Sie waren knapp 20 Jahre Bundestagsabgeordneter. Bleibt man ein politischer Mensch?

Ich beobachte aufmerksam, was in der Politik passiert, nehme aber gleichfalls zur Kenntnis, dass die Beobachtung von außen mindestens so spannend ist, vielleicht aber entspannender, als die Tätigkeit darin.

Sie haben Angela Merkel oft kritisiert. Was sagen Sie jetzt zu ihrem Rückzug?

Der Rückzug ist durchaus souverän, das will ich bei aller Kritik in der Sache, die ich bei Frau Merkel hatte und noch habe, anerkennen. Sie hat etwas geschafft, was selten ist in der Politik: Das ein Mandatsträger sein Ende selbst bestimmt. Insofern hat sie das Gesetz des Handels nach wie vor in der Hand, das gilt für ihre Tätigkeit als Parteivorsitzende und wie auch als Kanzlerin.

Kein Bundestagsmandat mehr, demnächst nicht mehr Vorsitzender des Kolpingwerkes. Was machen Sie mit der vielen freien Zeit?

So viele freie Zeit gibt es nicht, weil das nächste Ehrenamt, der Vorsitz des Freundeskreises von Schloss Bonndorf, bei mir schon angekommen ist. Im Übrigen bin ich dabei, meine kleine Firma, mit der ich unter anderem Beratungstätigkeiten in Politik und Wirtschaft ausübe, mit dem nötigen Nachdruck aufzubauen.

Ursula Groden-Kranich ist Bundestagsabgeordnete aus Mainz und die einzige Kandidatin für die Nachfolge. Was wünschen Sie ihr, sollte sie gewählt werden?

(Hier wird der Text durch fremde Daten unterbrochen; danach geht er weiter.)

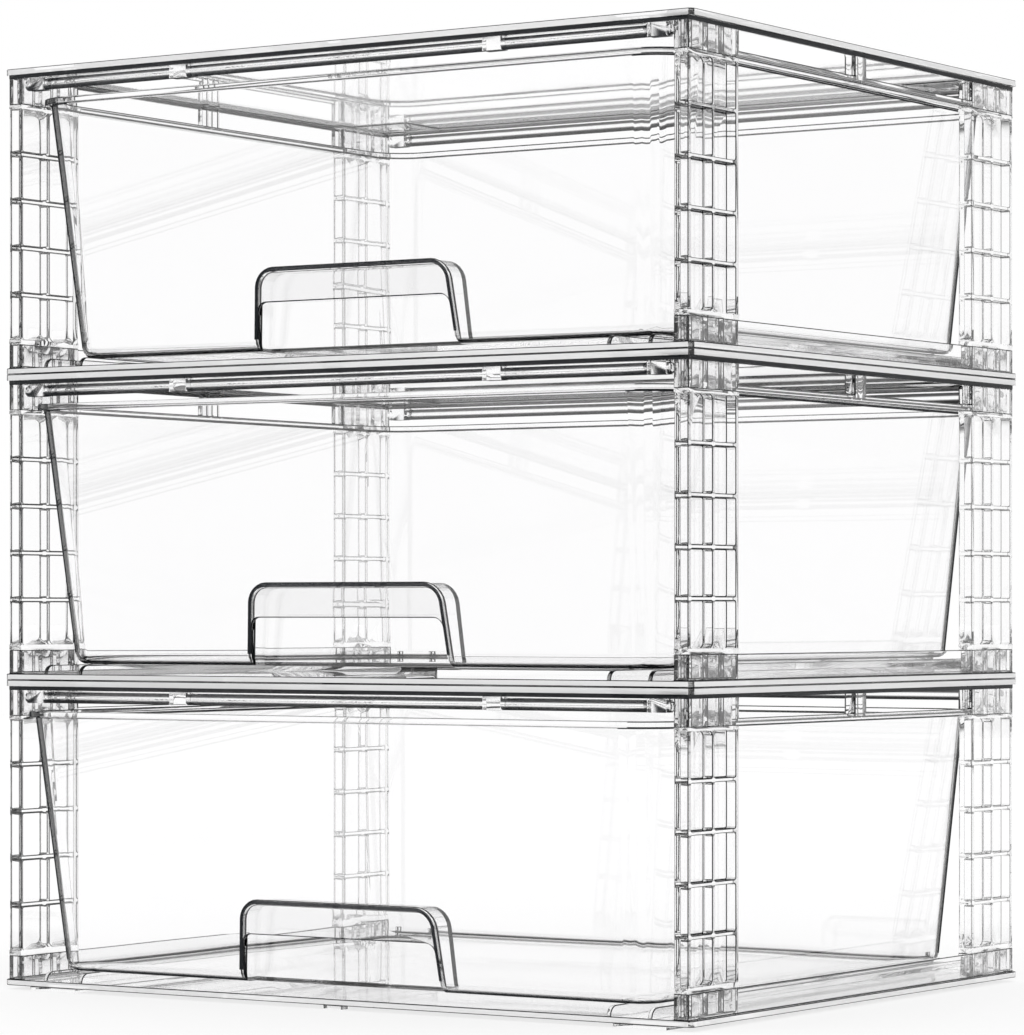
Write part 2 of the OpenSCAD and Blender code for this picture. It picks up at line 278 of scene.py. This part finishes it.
def round_edges(piece, radius, steps, test):
    """Rounds the edges that pass the test."""
    pick_edges(piece, test)
    bpy.ops.mesh.bevel(offset=radius, segments=steps, affect="EDGES", clamp_overlap=False)
    bpy.ops.object.mode_set(mode="OBJECT")


def reshape_face(piece, test, old, new):
    """Moves a face that spans the old X and Y limits so that it spans the new ones."""
    (old_x0, old_x1, old_y0, old_y1), (x0, x1, y0, y1) = old, new
    pick_faces(piece, test)
    stretch = ((x1 - x0) / (old_x1 - old_x0), (y1 - y0) / (old_y1 - old_y0), 1)
    middle = ((old_x0 + old_x1) / 2, (old_y0 + old_y1) / 2, 0)
    bpy.ops.transform.resize(value=stretch, center_override=middle)
    bpy.ops.transform.translate(value=((x0 + x1 - old_x0 - old_x1) / 2, (y0 + y1 - old_y0 - old_y1) / 2, 0))
    bpy.ops.object.mode_set(mode="OBJECT")


def cut_out(piece, other):
    """Cuts the form of another piece out of a piece. The other is used up."""
    tool = piece.modifiers.new("cut", "BOOLEAN")
    tool.operation = "DIFFERENCE"
    tool.solver = "EXACT"
    tool.object = other
    apply_all(piece)
    bpy.data.objects.remove(other)


def slice_along(piece, place, across):
    """Cuts the faces of a piece along a plane."""
    only(piece)
    bpy.ops.object.mode_set(mode="EDIT")
    bpy.ops.mesh.select_all(action="SELECT")
    bpy.ops.mesh.bisect(plane_co=place, plane_no=across)
    bpy.ops.object.mode_set(mode="OBJECT")


def slice_flats(piece, planes):
    """Cuts the faces of a piece along square planes, so that no face goes round a hole. planes are (axis, place)."""
    for axis, place in planes:
        across = [1.0 if i == axis else 0.0 for i in range(3)]
        slice_along(piece, [a * place for a in across], across)


def soften(piece, plastic, edge_plastic, width, spared=lambda at: False):
    """Rounds the sharp edges a little, in a plastic of their own, and evens the shading of the flats. The edge
    plastics that callers pass are darkened as painted shade.
    """
    piece.data.materials.clear()
    piece.data.materials.append(plastic)
    piece.data.materials.append(edge_plastic)
    pick_edges(piece, lambda at, along, ends: False)
    bpy.ops.mesh.edges_select_sharp(sharpness=SHARP_ANGLE)
    bpy.ops.object.mode_set(mode="OBJECT")
    sharp = {tuple(edge.vertices) for edge in piece.data.edges if edge.select}
    pick_edges(piece, lambda at, along, ends: ends in sharp and not spared(at))
    bpy.ops.mesh.bevel(offset=width, segments=2, affect="EDGES", clamp_overlap=False, material=1)
    bpy.ops.object.mode_set(mode="OBJECT")
    shading = piece.modifiers.new("even shading", "WEIGHTED_NORMAL")
    shading.weight = 100
    shading.keep_sharp = True
    only(piece)
    bpy.ops.object.shade_smooth_by_angle(angle=SMOOTH_ANGLE)
    apply_all(piece)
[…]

Ich habe ihr gesagt, es gilt die gleiche Zusicherung, die ich meinem Nachfolger im Bundestagsmandat gegeben habe: Wenn sie etwas wissen möchte, kann sie gerne anrufen. Ich werde von mir aus keine ungebetenen Ratschläge geben. Ich wünsche ihr, dass es ihr genauso schwerfällt wie mir, sich von diesem Amt zu verabschieden. Dann hat sie es nämlich richtig gemacht.